▶ _PROMPT_:
Your task is to tally the lines of the listing containing the word "from" and report the figure alone.

Start of DATA SECTION

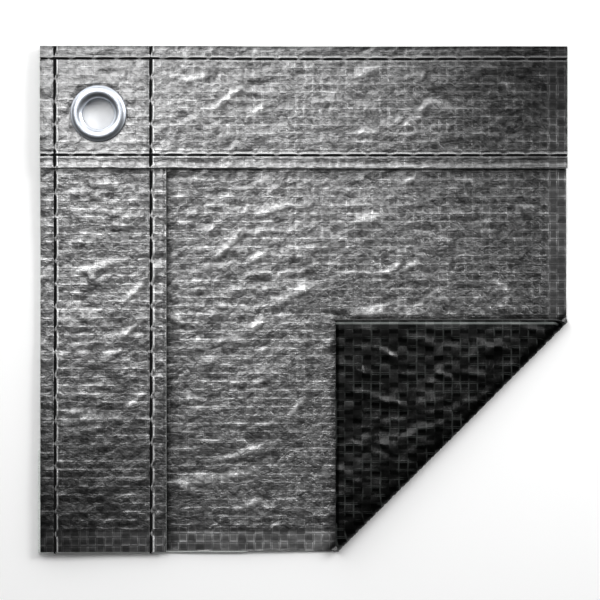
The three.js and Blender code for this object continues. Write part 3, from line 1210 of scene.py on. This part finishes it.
    def _edge_reach(self, a: Array, b: Array) -> Array:
        """How far the cut edge stands out: further at the lower left and beside the turned corner, and at its top edge.

        Args:
            a: Places across the cut sheet.
            b: Places up it.

        Returns:
            The distance.
        """
        left = smoothstep(-a, 100, 104) * smoothstep(b, -102, -100) * (1 - smoothstep(b, -61, -59))
        bottom = (1 - smoothstep(b, -100, -99)) * smoothstep(a, -56, -54) * (1 - smoothstep(a, -24, -22))
        turned = smoothstep(a, LAYOUT.sheet_right - 1, LAYOUT.sheet_right) * (1 - smoothstep(b, -16, -13))
        return EDGE_REACH + left + 0.5 * bottom + 0.38 * turned


@dataclass
class Thread:
    """The sewing thread of one row: for each stitch a two-ply cord that comes out of the cloth and dives back.

    reach is how far a stitch runs from its middle as a share of its length, and no piece shorter than least is built.
    Its ends dive by dive and lie slant to either side. twist is the depth of the plies and flat the thread's height,
    as shares of its radius.
    """

    row: SewnRow
    surface: Callable[[Array, Array], Array]
    rings: int = 21
    sides: int = 8
    reach: float = 0.492
    least: float = 1.2
    dive: float = 0.9
    slant: float = 0.1
    twist: float = 0.12
    flat: float = 0.8

    def build(self, name: str) -> bpy.types.Object:
        """Makes all the row's stitches as one mesh.

        Args:
            name: The piece's name.

        Returns:
            The stitches.
        """
        spans = self._spans()
        points = np.concatenate([self._stitch(low, high) for low, high in spans])
        skin, step = self._skin(), self.rings * self.sides
        polygons = np.concatenate([skin + step * number for number in range(len(spans))])
        return mesh_object(name, points, polygons)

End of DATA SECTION

▶ _REPLY_:
2